Red chile sauce

My grandparents lived in New Mexico for many years, where the infamous chile reigns supreme. Of course, when they were still alive and living in New Mexico, my chile taste buds hadn’t really come in yet.

This recipe pays tribute to those years they lived in Albuquerque, and the awesome New Mexico chiles you can find pretty widely available in the United States. I had the good fortune of spending some time in New Mexico for work a few years back and loved trying all the New Mexican chiles—so tasty! You can always make this sauce spicier, or get creative and add a host of other hot/dried peppers to see what you come up with. Use this sauce for our Chicken Enchiladas (recipe here).

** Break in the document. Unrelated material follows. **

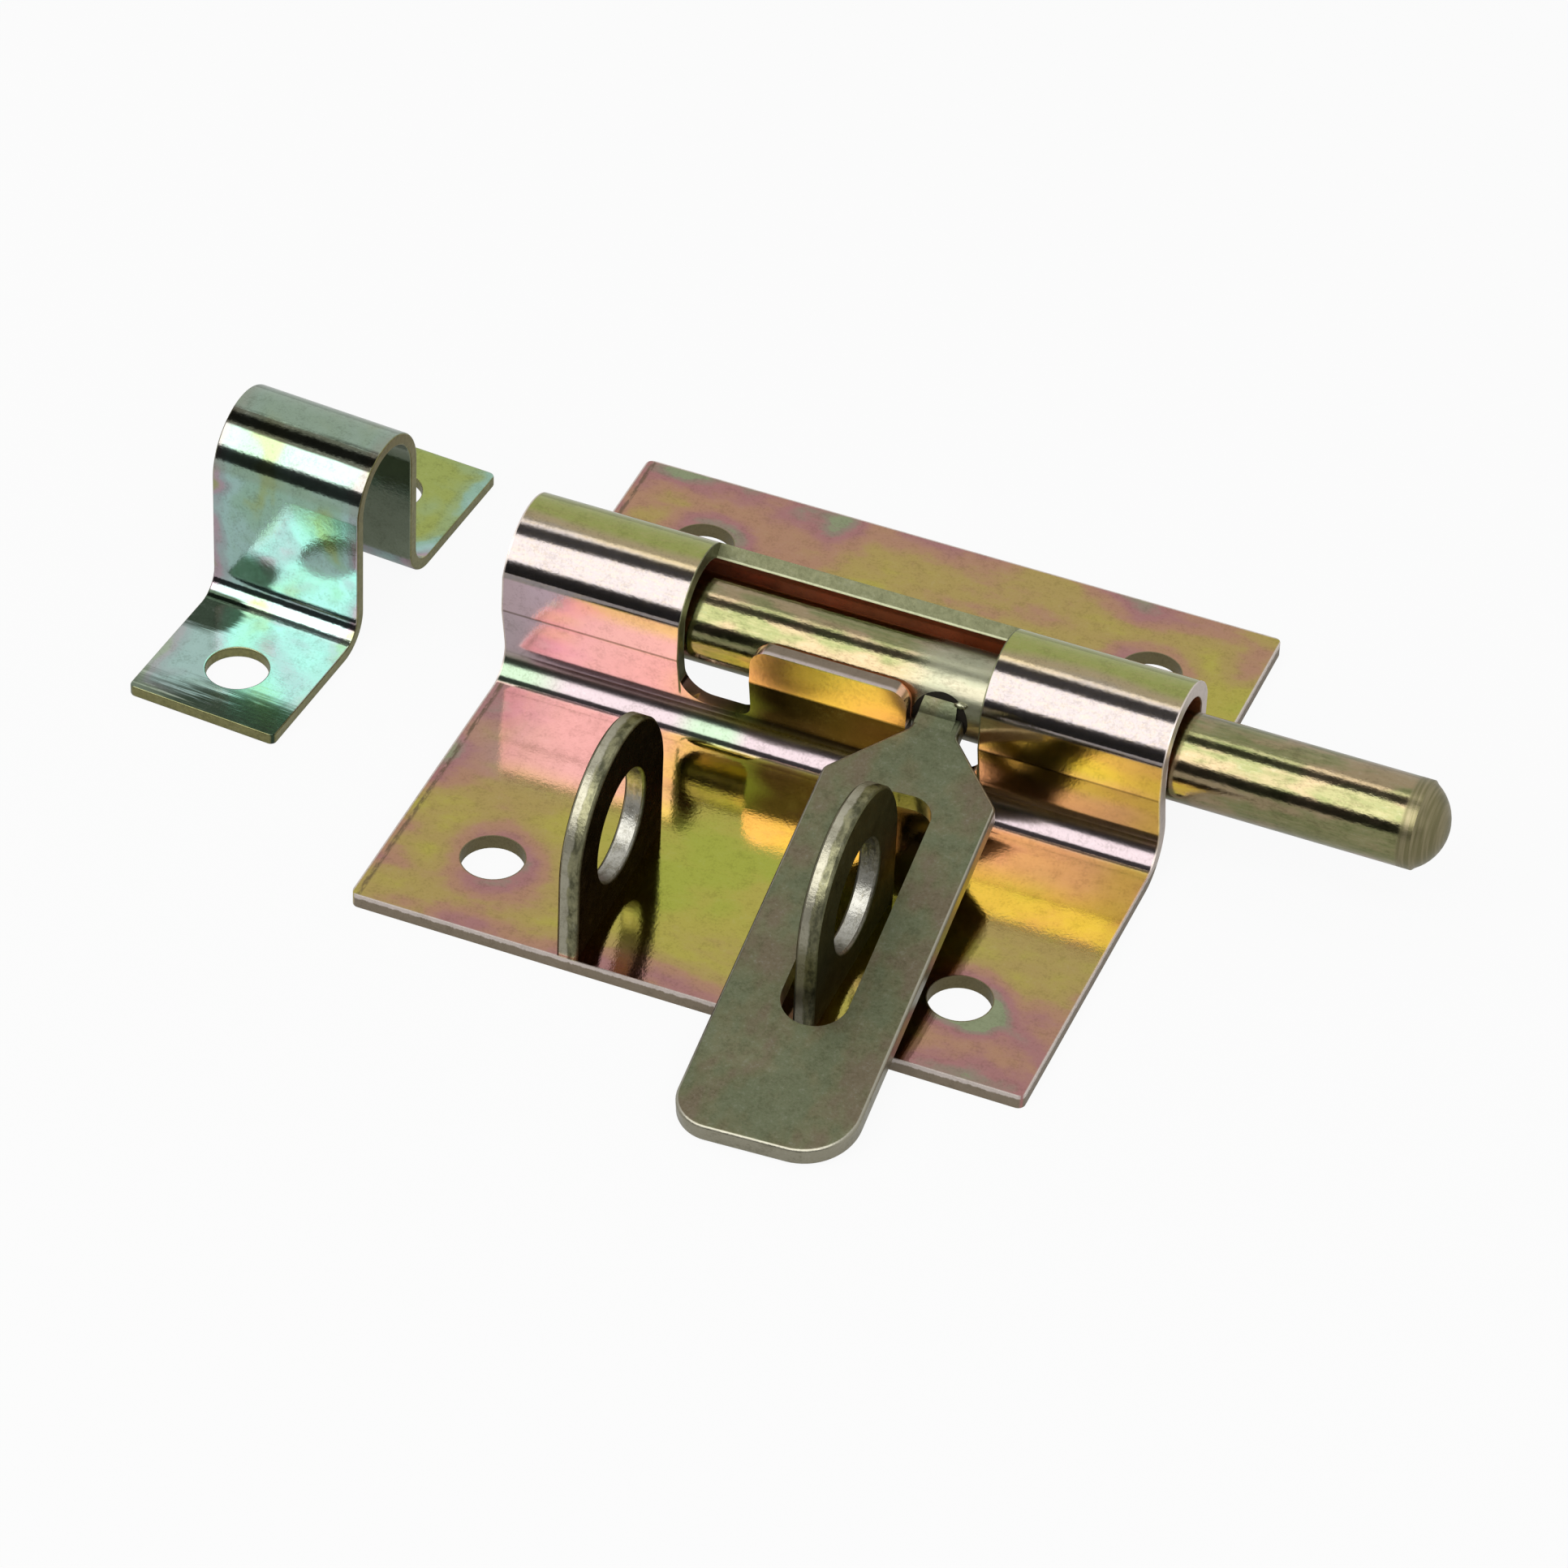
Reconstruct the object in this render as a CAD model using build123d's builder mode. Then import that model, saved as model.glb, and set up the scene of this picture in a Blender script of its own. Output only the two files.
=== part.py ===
from build123d import *
from math import cos, radians, sin, tan
import os

# Padbolt: a round bolt in a pressed barrel plate, locked by a slotted handle, with its keep.
# Millimetres, +Z up, the plate's underside on Z = 0. X runs along the bolt, +X towards its tip,
# and the handle falls forwards, towards -Y. The origin is the middle of the four plate screws.

# Back plate, one pressed sheet
plate_length = 80.0
plate_depth = 85.0
sheet = 1.8
plate_corner = 0.9
screw_hole = 7.3
screw_edge = 12.0

# Bolt rod
rod_diameter = 10.4
rod_height = 12.5
rod_setback = 6.2
rod_reach = 31.3
rod_start = 3.3
tip_step = 0.3
tip_crown = 2.7
rod_chamfer = 0.6

# Barrel rolled out of the plate round the rod
barrel_clearance = 0.74
barrel_rise = 1.2
crease_angle = 17.0
flat_angle = 19.0
flank_lean = 11.0
foot_radius = 3.5

# Window in the barrel, with the guard tab left standing in it
collar_length = 21.8
window_rear_angle = 38.0
notch_width = 8.7
notch_floor = 5.4
notch_outer_round = 3.5
notch_inner_round = 1.6
tab_top = 16.2
tab_round = 2.2

# Padlock staples
plate_stock = 2.5
staple_side = 1.35
staple_width = 24.2
staple_height = 24.4
staple_front = 0.3
staple_eye = 13.0
staple_eye_drop = 0.5
staple_tenon = 12.0
staple_edge = 0.35

# Handle, a flat slotted hasp
neck_side = 0.35
handle_tilt = 9.3
handle_skew = 2.9
handle_reach = 68.6
handle_width = 20.3
neck_width = 5.6
neck_length = 2.4
neck_gap = 0.15
neck_round = 1.5
shoulder_length = 8.45
shoulder_round = 1.4
handle_left_round = 4.5
handle_right_round = 6.5
handle_edge = 0.5
slot_start = 17.4
slot_length = 34.5
slot_width = 7.7
slot_round = 3.0

# Keep, a bent strap
keep_width = 19.0
keep_sheet = 1.5
keep_inside = 11.4
keep_height = 25.0
keep_flange = 20.0
keep_foot = 3.0
keep_corner = 0.8
keep_screw_edge = 8.6
keep_away = 26.8
keep_turn = -3.9

# Sizes that follow from the ones above
rod_radius = rod_diameter / 2
barrel_outer = rod_radius + barrel_clearance + sheet
barrel_height = rod_height + barrel_rise
window_length = plate_length - 2 * collar_length
tab_width = window_length - 2 * notch_width
handle_place = tab_width / 2 + neck_side + neck_width / 2
staple_spacing = 2 * (handle_place + staple_side)
screw_pitch_x = plate_length - 2 * screw_edge
screw_pitch_y = plate_depth - 2 * screw_edge
front_edge = -plate_depth / 2
above = barrel_height + 2 * barrel_outer


def arched_sheet(low, high, middle, height, radius, crease, flat, lean, foot, thickness):
    """Section of a sheet bent up over an arch: its upper face, thickened downwards."""
    crease_y = radius * cos(radians(crease))
    crease_z = height - radius * sin(radians(crease))
    flat_y = radius * cos(radians(flat))
    flat_z = height + radius * sin(radians(flat))
    root_y = crease_y - (crease_z - thickness) * tan(radians(lean))
    with BuildLine() as path:
        FilletPolyline((low, thickness), (middle - root_y, thickness),
                       (middle - crease_y, crease_z), radius=foot)
        if flat > 0:
            Line((middle - crease_y, crease_z), (middle - flat_y, flat_z))
        ThreePointArc((middle - flat_y, flat_z), (middle, height + radius), (middle + flat_y, flat_z))
        if flat > 0:
            Line((middle + flat_y, flat_z), (middle + crease_y, crease_z))
        FilletPolyline((middle + crease_y, crease_z), (middle + root_y, thickness),
                       (high, thickness), radius=foot)
        offset(amount=thickness, side=Side.RIGHT)
    return path.line


# Back plate: flange, barrel and flange as one bent section
barrel_section = arched_sheet(front_edge, -front_edge, rod_setback, barrel_height, barrel_outer,
                              crease_angle, flat_angle, flank_lean, foot_radius, sheet)
with BuildPart() as back_plate:
    with BuildSketch(Plane.YZ):
        add(barrel_section)
        make_face()
    extrude(amount=plate_length / 2, both=True)
    outer_faces = back_plate.faces().filter_by(Plane.XZ).sort_by(Axis.Y)
    plate_corners = outer_faces[0].edges().filter_by(Axis.Z) + outer_faces[-1].edges().filter_by(Axis.Z)
    fillet(plate_corners, radius=plate_corner)
    # Screw holes
    with GridLocations(screw_pitch_x, screw_pitch_y, 2, 2):
        Hole(screw_hole / 2)
    # Slots that take the staples' tenons
    with BuildSketch():
        with Locations((0, front_edge + staple_front + staple_width / 2)):
            with GridLocations(staple_spacing, 0, 2, 1):
                Rectangle(plate_stock, staple_tenon)
    extrude(amount=sheet, mode=Mode.SUBTRACT)
    # Front of the window: two notches with the guard tab between them
    with BuildSketch(Plane.XZ.offset(-rod_setback)) as opening:
        with Locations((0, notch_floor)):
            Rectangle(window_length, above, align=(Align.CENTER, Align.MIN))
        Rectangle(tab_width, tab_top, align=(Align.CENTER, Align.MIN), mode=Mode.SUBTRACT)
        floor_corners = opening.vertices().group_by(Axis.Y)[0].sort_by(Axis.X)
        fillet([floor_corners[0], floor_corners[-1]], radius=notch_outer_round)
        floor_corners = opening.vertices().group_by(Axis.Y)[0].sort_by(Axis.X)
        fillet(floor_corners[1:-1], radius=notch_inner_round)
        tab_corners = opening.vertices().filter_by(lambda corner: abs(corner.Y - tab_top) < 0.01)
        fillet(tab_corners, radius=tab_round)
    extrude(amount=2 * barrel_outer, mode=Mode.SUBTRACT)
    # Back of the window, cut square to the rolled sheet
    window_back = rod_setback + (above - barrel_height) * tan(radians(window_rear_angle))
    with BuildSketch(Plane.YZ):
        with BuildLine():
            Polyline((rod_setback, barrel_height), (rod_setback, above), (window_back, above), close=True)
        make_face()
    extrude(amount=window_length / 2, both=True, mode=Mode.SUBTRACT)
back_plate.part.label = "back_plate"

# Bolt rod, turned, with a crowned tip
rod_left = -plate_length / 2 + rod_start
rod_right = plate_length / 2 + rod_reach
rod_top = rod_height + rod_radius
crown_radius = ((rod_radius - tip_step) ** 2 + tip_crown ** 2) / (2 * tip_crown)
with BuildPart() as bolt_rod:
    with BuildSketch(Plane.XZ.offset(-rod_setback)):
        with BuildLine():
            Polyline((rod_right, rod_height), (rod_left, rod_height), (rod_left, rod_top - rod_chamfer),
                     (rod_left + rod_chamfer, rod_top), (rod_right - tip_crown - tip_step, rod_top),
                     (rod_right - tip_crown, rod_top - tip_step))
            RadiusArc((rod_right - tip_crown, rod_top - tip_step), (rod_right, rod_height), crown_radius)
        make_face()
    revolve(axis=Axis((0, rod_setback, rod_height), (1, 0, 0)))
bolt_rod.part.label = "bolt_rod"

# Padlock staples: round-topped plates standing across the bolt
staple_radius = staple_width / 2
staple_middle = front_edge + staple_front + staple_radius
staple_centre = staple_height - staple_radius
with BuildPart() as left_staple:
    with BuildSketch(Plane.YZ.offset(-staple_spacing / 2)):
        with Locations((staple_middle, sheet)):
            Rectangle(staple_width, staple_centre - sheet, align=(Align.CENTER, Align.MIN))
        with Locations((staple_middle, staple_centre)):
            Circle(staple_radius)
        with Locations((staple_middle, staple_centre - staple_eye_drop)):
            Circle(staple_eye / 2, mode=Mode.SUBTRACT)
    extrude(amount=plate_stock / 2, both=True)
    rims = left_staple.faces().filter_by(Plane.YZ).edges()
    chamfer(rims.filter_by(lambda rim: rim.center().Z > sheet + staple_edge), length=staple_edge)
    with BuildSketch(Plane.YZ.offset(-staple_spacing / 2)):
        with Locations((staple_middle, 0)):
            Rectangle(staple_tenon, sheet, align=(Align.CENTER, Align.MIN))
    extrude(amount=plate_stock / 2, both=True)
left_staple.part.label = "left_staple"

with BuildPart() as right_staple:
    with Locations((staple_spacing, 0, 0)):
        add(left_staple.part)
right_staple.part.label = "right_staple"

# Handle: drawn flat in its own plane, which leans down from the rod's axis
drop = radians(handle_tilt)
turn = radians(handle_skew)
handle_plane = Plane(origin=(handle_place, rod_setback, rod_height),
                     x_dir=(sin(turn), -cos(turn) * cos(drop), -cos(turn) * sin(drop)),
                     z_dir=(0, -sin(drop), cos(drop)))
shoulder_start = rod_radius + neck_gap + neck_length
shoulder_end = shoulder_start + shoulder_length
half_neck = neck_width / 2
half_handle = handle_width / 2
with BuildPart() as handle:
    with BuildSketch(handle_plane) as blank:
        with BuildLine():
            Polyline((0, -half_neck), (shoulder_start, -half_neck), (shoulder_end, -half_handle),
                     (handle_reach, -half_handle), (handle_reach, half_handle),
                     (shoulder_end, half_handle), (shoulder_start, half_neck), (0, half_neck), close=True)
        make_face()
        corners = blank.vertices().group_by(Axis.X)
        fillet(corners[1], radius=neck_round)
        corners = blank.vertices().filter_by(lambda corner: abs(corner.X - shoulder_end) < 0.01)
        fillet(corners, radius=shoulder_round)
        corners = blank.vertices().filter_by(lambda corner: abs(corner.X - handle_reach) < 0.01)
        fillet(corners.sort_by(Axis.Y)[0], radius=handle_left_round)
        corners = blank.vertices().filter_by(lambda corner: abs(corner.X - handle_reach) < 0.01)
        fillet(corners.sort_by(Axis.Y)[-1], radius=handle_right_round)
    extrude(amount=plate_stock / 2, both=True)
    rims = handle.faces().filter_by(handle_plane).edges()
    fillet(rims, radius=handle_edge)
    # Slot that drops over a staple
    with BuildSketch(handle_plane):
        with BuildLine():
            slot_end = slot_start + slot_length - slot_width / 2
            half_slot = slot_width / 2
            FilletPolyline((slot_end, -half_slot), (slot_start, -half_slot), (slot_start, half_slot),
                           (slot_end, half_slot), radius=slot_round)
            ThreePointArc((slot_end, half_slot), (slot_start + slot_length, 0), (slot_end, -half_slot))
        make_face()
    extrude(amount=plate_stock, both=True, mode=Mode.SUBTRACT)
    # Saddle where the neck meets the rod
    with Locations(Location((handle_place, rod_setback, rod_height), (0, 90, 0))):
        Cylinder(rod_radius + neck_gap, 2 * handle_width, mode=Mode.SUBTRACT)
handle.part.label = "handle"

# Keep: a strap arched over the bolt's tip, lying beside the plate
keep_section = arched_sheet(-keep_inside / 2 - keep_sheet - keep_flange,
                            keep_inside / 2 + keep_sheet + keep_flange, 0,
                            keep_height - keep_inside / 2 - keep_sheet, keep_inside / 2 + keep_sheet,
                            0, 0, 0, keep_foot, keep_sheet)
keep_place = Location((-plate_length / 2 - keep_away, rod_setback, 0), (0, 0, keep_turn))
keep_pitch = keep_inside + 2 * (keep_sheet + keep_flange - keep_screw_edge)
with BuildPart() as keep_blank:
    with BuildSketch(Plane.YZ):
        add(keep_section)
        make_face()
    extrude(amount=keep_width / 2, both=True)
    ends = keep_blank.faces().filter_by(Plane.XZ).sort_by(Axis.Y)
    fillet(ends[0].edges().filter_by(Axis.Z) + ends[-1].edges().filter_by(Axis.Z), radius=keep_corner)
    with GridLocations(0, keep_pitch, 1, 2):
        Hole(screw_hole / 2)
keep = keep_blank.part.moved(keep_place)
keep.label = "keep"

# One file for each piece
os.makedirs("parts", exist_ok=True)
export_step(back_plate.part, "parts/back_plate.step")
export_step(left_staple.part, "parts/left_staple.step")
export_step(right_staple.part, "parts/right_staple.step")
export_step(bolt_rod.part, "parts/bolt_rod.step")
export_step(handle.part, "parts/handle.step")
export_step(keep, "parts/keep.step")
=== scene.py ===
import math

import bmesh
import bpy
from mathutils import Matrix, Vector


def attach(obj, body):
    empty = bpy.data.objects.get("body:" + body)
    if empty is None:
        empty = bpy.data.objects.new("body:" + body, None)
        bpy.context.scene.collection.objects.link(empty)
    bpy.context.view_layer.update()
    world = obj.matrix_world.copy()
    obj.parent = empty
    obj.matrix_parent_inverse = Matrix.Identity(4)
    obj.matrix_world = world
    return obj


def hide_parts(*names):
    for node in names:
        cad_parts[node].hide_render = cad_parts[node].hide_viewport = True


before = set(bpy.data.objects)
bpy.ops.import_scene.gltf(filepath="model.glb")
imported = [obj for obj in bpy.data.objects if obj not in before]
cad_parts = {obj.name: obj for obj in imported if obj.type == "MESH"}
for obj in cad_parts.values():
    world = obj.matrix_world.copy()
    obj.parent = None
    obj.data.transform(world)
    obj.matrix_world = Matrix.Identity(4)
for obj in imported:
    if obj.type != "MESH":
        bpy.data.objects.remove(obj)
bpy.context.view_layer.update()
print("frame loaded")


# small helpers for node trees
def put(tree, kind, inputs=None, **settings):
    node = tree.nodes.new(kind)
    for name, value in settings.items():
        setattr(node, name, value)
    for key, value in (inputs or {}).items():
        if isinstance(value, bpy.types.NodeSocket):
            tree.links.new(value, node.inputs[key])
        else:
            node.inputs[key].default_value = value
    return node


def calc(tree, operation, *values):
    return put(tree, "ShaderNodeMath", dict(enumerate(values)), operation=operation).outputs[0]


def minus(tree, first, second):
    return calc(tree, "SUBTRACT", first, second)


def total(tree, first, *others):
    for other in others:
        first = calc(tree, "ADD", first, other)
    return first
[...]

10–12 dried red New Mexico chiles (found at most Latin markets)
4 cups (1 L) boiling water
2 tablespoons olive oil
1 medium onion, chopped
2 cloves garlic, chopped
1 teaspoon dried oregano, Mexican preferred
2 teaspoons apple cider vinegar
1 teaspoon ground cumin
~ salt to taste

  1. Rinse chiles and split to remove seeds. Place chiles on a sheet pan and bake for 10–15 minutes in a 275°F (135°C) oven (you should be able to smell the chiles—but do not burn them!).
  2. Remove the stems from the chiles, place them in a heat-proof bowl and pour boiling water over. Allow them to sit for 5–10 minutes to soften them, then drain, reserving liquid.
  3. In a medium-sized saucepan, heat the olive oil over medium heat, then add in the onion and garlic and sauté until soft. Add the chiles, about 3 cups (750 mL) of the water, oregano, vinegar, and cumin and simmer for 10–12 minutes.
  4. Place the mixture in a food processor or blender and puree.
  5. Strain the mixture through a coarse sieve. If the sauce is too thin, return contents back to sauce pan and reduce longer. If sauce is too thick, add more of the reserved soaking liquid.
  6. Refrigerate until ready to use/serve.

Variation—Definitely take a trip to your local Mexican grocer and get adventurous with some of the dried chiles! Guajillos, chile de Arbol, cascabel, California, ancho, mulato, pasilla . . . there are so many to choose from!

Tips & Tricks—Always use caution when combining hot ingredients in a food processor or blender. Oftentimes pressure will build up, causing the liquid to essentially explode. You do not want red chile sauce all over your kitchen . . . trust me!